### EXERCISE INSTRUCTIONS
List each line of the data that holds the string "bending", please.

(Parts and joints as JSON)
+ + + +
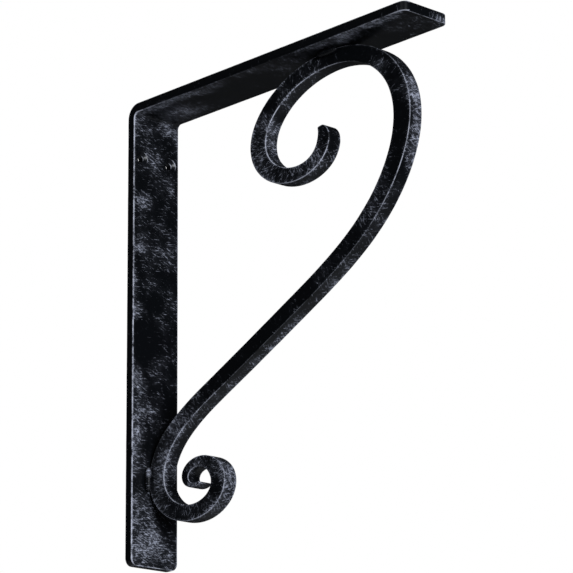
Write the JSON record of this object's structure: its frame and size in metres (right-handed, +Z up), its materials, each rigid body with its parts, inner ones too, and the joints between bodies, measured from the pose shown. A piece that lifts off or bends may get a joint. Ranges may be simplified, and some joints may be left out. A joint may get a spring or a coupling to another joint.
{
  "type": "wrought iron shelf bracket",
  "caption": "Flat iron bar bent into a leg and an arm at a right angle, braced by a forged S-scroll with a large curl under the arm and a small curl at the leg.",
  "frame": {"origin": "centre of the leg's back face at the height of its two screw holes, where it lies against the wall", "axes": "+Y out of the back face into the wall, +Z up along the leg, X along the bars' width"},
  "size_m": [0.0382, 0.254, 0.3048],
  "materials": {
    "flat_bar": "black with rubbed grey wear",
    "scroll_bar": "black with rubbed grey wear",
    "weld": "satin black"
  },
  "bodies": {
    "root": {"angle_bar": "flat_bar", "scroll": "scroll_bar", "weld_arm_left": "weld", "weld_arm_right": "weld", "weld_leg_left": "weld", "weld_leg_right": "weld"}
  },
  "joints": []
}
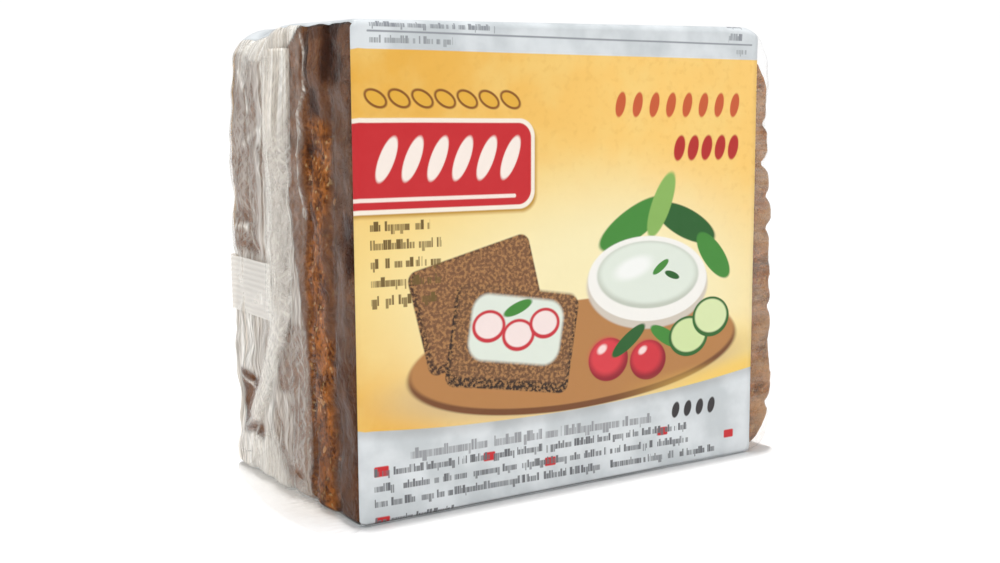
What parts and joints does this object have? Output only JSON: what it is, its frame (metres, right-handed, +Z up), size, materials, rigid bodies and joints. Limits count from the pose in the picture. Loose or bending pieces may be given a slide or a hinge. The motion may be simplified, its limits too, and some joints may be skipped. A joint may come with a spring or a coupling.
{
  "type": "packed sliced bread",
  "caption": "Square slices of dark wholegrain rye bread in a tight film pack with a printed band, clear ends, folded crimped end fins and a long seam across the back.",
  "frame": {"origin": "bottom centre of the bounding box, on the surface that the pack stands on", "axes": "the printed front faces -Y, +X runs along it to the right, +Z up"},
  "size_m": [0.111, 0.0598, 0.09],
  "materials": {
    "printed_film": "glossy opaque print on thin film: golden field, silver-grey strips",
    "clear_film": "thin crumpled clear plastic film with whitish folds",
    "rye_bread": "dark brown moist wholegrain crumb with pale grains"
  },
  "bodies": {
    "root": {"bread_pack": "printed_film"}
  },
  "joints": []
}
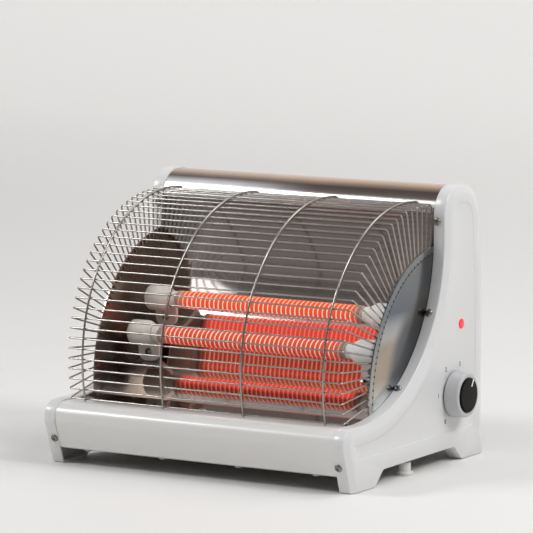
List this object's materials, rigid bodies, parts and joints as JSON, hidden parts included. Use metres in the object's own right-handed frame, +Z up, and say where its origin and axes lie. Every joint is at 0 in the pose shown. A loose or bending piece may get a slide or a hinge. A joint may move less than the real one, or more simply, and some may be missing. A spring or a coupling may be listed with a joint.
{
  "type": "ceramic bar heater",
  "caption": "Free-standing electric bar heater: wound ceramic rods before a polished reflector, behind a curved wire guard, with a rotary switch and a tip-over switch.",
  "frame": {"origin": "centre of the bounding box on the table, under the heater", "axes": "+X along the rods towards the knob's end, -Y out of the front, +Z up"},
  "size_m": [0.384, 0.2956, 0.2895],
  "materials": {
    "white_plastic": "white moulded plastic",
    "white_paint": "white enamelled sheet",
    "polished_steel": "polished stainless sheet",
    "reflector_sheet": "polished reflector sheet",
    "grey_paint": "grey enamelled sheet",
    "zinc_steel": "zinc plated",
    "wire_chrome": "bright plated wire",
    "rod_ceramic": "ceramic rod glowing orange",
    "heating_wire": "hot resistance wire",
    "holder_ceramic": "white glazed ceramic",
    "black_plastic": "black glossy plastic",
    "dark_plastic": "dark moulded plastic",
    "white_print": "white filled line",
    "brass": "plain brass",
    "red_lens": "red lens",
    "foot_plastic": "off-white plastic"
  },
  "bodies": {
    "heater": {"panel_left": "white_plastic", "panel_right": "white_plastic", "front_panel": "white_paint", "top_cover": "polished_steel", "rear_cover": "grey_paint", "base_plate": "zinc_steel", "side_plate_left": "polished_steel", "side_plate_right": "polished_steel", "reflector": "reflector_sheet", "guard_wires": "wire_chrome", "guard_arches": "wire_chrome", "rod_lower": "rod_ceramic", "rod_upper": "rod_ceramic", "winding_lower": "heating_wire", "winding_upper": "heating_wire", "holder_lower_left": "holder_ceramic", "holder_lower_right": "holder_ceramic", "holder_upper_left": "holder_ceramic", "holder_upper_right": "holder_ceramic", "terminals_lower": "brass", "terminals_upper": "brass", "bracket_left": "zinc_steel", "bracket_right": "zinc_steel", "rim_screws": "zinc_steel", "holder_screws": "zinc_steel", "ledge_screws": "zinc_steel", "cover_screws": "zinc_steel", "heel_screws": "zinc_steel", "front_screws": "zinc_steel", "bracket_screws": "zinc_steel", "switch_body": "dark_plastic", "switch_nut": "brass", "lamp_lens": "red_lens", "lamp_body": "dark_plastic", "tip_housing": "dark_plastic", "tip_spring": "zinc_steel", "cord_gland": "dark_plastic", "terminal_block": "holder_ceramic"},
    "knob": {"knob_body": "white_plastic", "knob_cap": "black_plastic", "knob_pointer": "white_print", "knob_shaft": "brass"},
    "plunger": {"tip_plunger": "foot_plastic"}
  },
  "joints": [
    {"name": "knob_turn", "type": "hinge", "parent": "heater", "child": "knob", "pos_m": [0.17495, 0.07784, 0.072], "axis": [1, 0, 0], "range_deg": [0, 170]},
    {"name": "plunger_slide", "type": "slide", "parent": "heater", "child": "plunger", "axis": [0, 0, 1], "range_m": [-0.006, 0.001], "stiffness_N_per_m": 300, "springref_m": -0.006, "deforming": ["tip_spring"]}
  ]
}
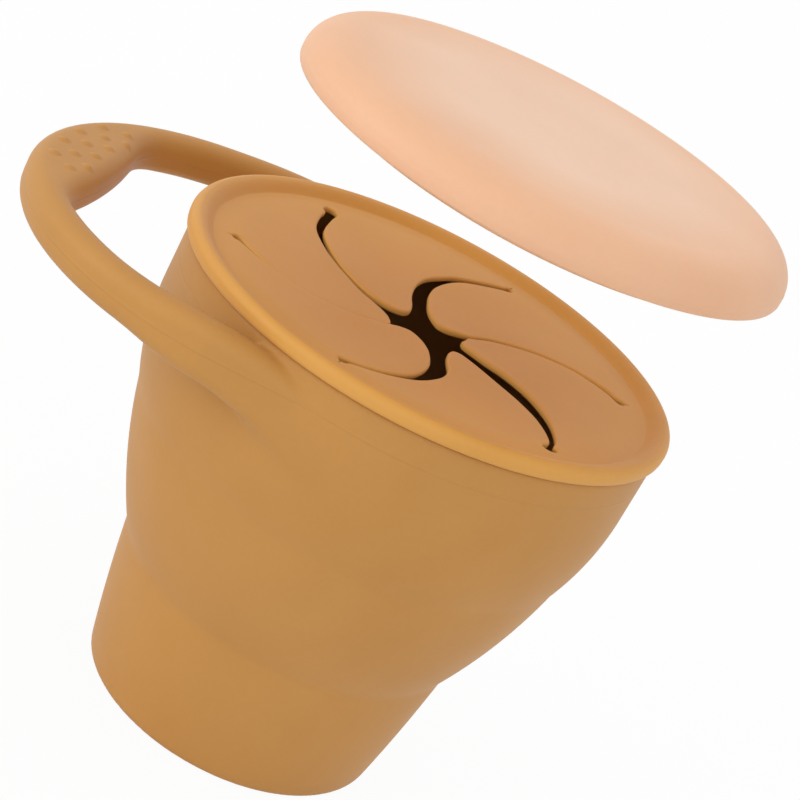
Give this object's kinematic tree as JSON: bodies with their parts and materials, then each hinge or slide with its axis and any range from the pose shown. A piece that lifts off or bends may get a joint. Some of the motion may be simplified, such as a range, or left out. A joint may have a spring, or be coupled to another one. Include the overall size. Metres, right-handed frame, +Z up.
{
  "type": "toddler snack container",
  "caption": "Soft tapered snack cup that folds down, with a loop handle and bumpy grip pad, a slit lid with curved petals, and a shallow round cover lifted off.",
  "frame": {"origin": "centre of the cup's flat foot, on the surface it stands on", "axes": "+Z up along the cup's axis, -X towards the loop handle"},
  "size_m": [0.1276, 0.095, 0.1286],
  "materials": {
    "cup_silicone": "matte",
    "lid_silicone": "matte",
    "cover_plastic": "matte, slightly translucent"
  },
  "bodies": {
    "base": {"base_cup": "cup_silicone", "fold_wall": "cup_silicone"},
    "upper": {"upper_wall": "cup_silicone", "handle": "cup_silicone"},
    "slit_lid": {"lid_ring": "lid_silicone"},
    "petal_1": {"petal_1": "lid_silicone"},
    "petal_2": {"petal_2": "lid_silicone"},
    "petal_3": {"petal_3": "lid_silicone"},
    "petal_4": {"petal_4": "lid_silicone"},
    "petal_5": {"petal_5": "lid_silicone"},
    "petal_6": {"petal_6": "lid_silicone"},
    "cover": {"cover": "cover_plastic"}
  },
  "joints": [
    {"name": "cup_collapse", "type": "slide", "parent": "base", "child": "upper", "axis": [0, 0, -1], "range_m": [0, 0.0455], "deforming": ["fold_wall"]},
    {"name": "slit_lid_lift", "type": "slide", "parent": "upper", "child": "slit_lid", "axis": [0, 0, 1], "range_m": [0, 0.03]},
    {"name": "petal_1_bend", "type": "hinge", "parent": "slit_lid", "child": "petal_1", "pos_m": [0.01967, 0.02544, 0.08489], "axis": [0.6493, -0.7606, 0], "range_deg": [0, 50], "stiffness_Nm_per_rad": 0.004},
    {"name": "petal_2_bend", "type": "hinge", "parent": "slit_lid", "child": "petal_2", "pos_m": [-0.0122, 0.02975, 0.08489], "axis": [0.9833, 0.182, 0], "range_deg": [0, 50], "stiffness_Nm_per_rad": 0.004},
    {"name": "petal_3_bend", "type": "hinge", "parent": "slit_lid", "child": "petal_3", "pos_m": [-0.03187, 0.00431, 0.08489], "axis": [0.334, 0.9426, 0], "range_deg": [0, 50], "stiffness_Nm_per_rad": 0.004},
    {"name": "petal_4_bend", "type": "hinge", "parent": "slit_lid", "child": "petal_4", "pos_m": [-0.01967, -0.02544, 0.08489], "axis": [-0.6493, 0.7606, 0], "range_deg": [0, 50], "stiffness_Nm_per_rad": 0.004},
    {"name": "petal_5_bend", "type": "hinge", "parent": "slit_lid", "child": "petal_5", "pos_m": [0.0122, -0.02975, 0.08489], "axis": [-0.9833, -0.182, 0], "range_deg": [0, 50], "stiffness_Nm_per_rad": 0.004},
    {"name": "petal_6_bend", "type": "hinge", "parent": "slit_lid", "child": "petal_6", "pos_m": [0.03187, -0.00431, 0.08489], "axis": [-0.334, -0.9426, 0], "range_deg": [0, 50], "stiffness_Nm_per_rad": 0.004},
    {"name": "cover_lift", "type": "slide", "parent": "slit_lid", "child": "cover", "axis": [0.1301, 0, 0.9915], "range_m": [-0.03197, 0.02]}
  ]
}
+ + + +
### TASK SOLUTION
What parts and joints does this object have? Output only JSON: what it is, its frame (metres, right-handed, +Z up), size, materials, rigid bodies and joints. Limits count from the pose in the picture. Loose or bending pieces may be given a slide or a hinge. The motion may be simplified, its limits too, and some joints may be skipped. A joint may come with a spring or a coupling.
List this object's materials, rigid bodies, parts and joints as JSON, hidden parts included. Use metres in the object's own right-handed frame, +Z up, and say where its origin and axes lie. Every joint is at 0 in the pose shown. A loose or bending piece may get a slide or a hinge. A joint may move less than the real one, or more simply, and some may be missing. A spring or a coupling may be listed with a joint.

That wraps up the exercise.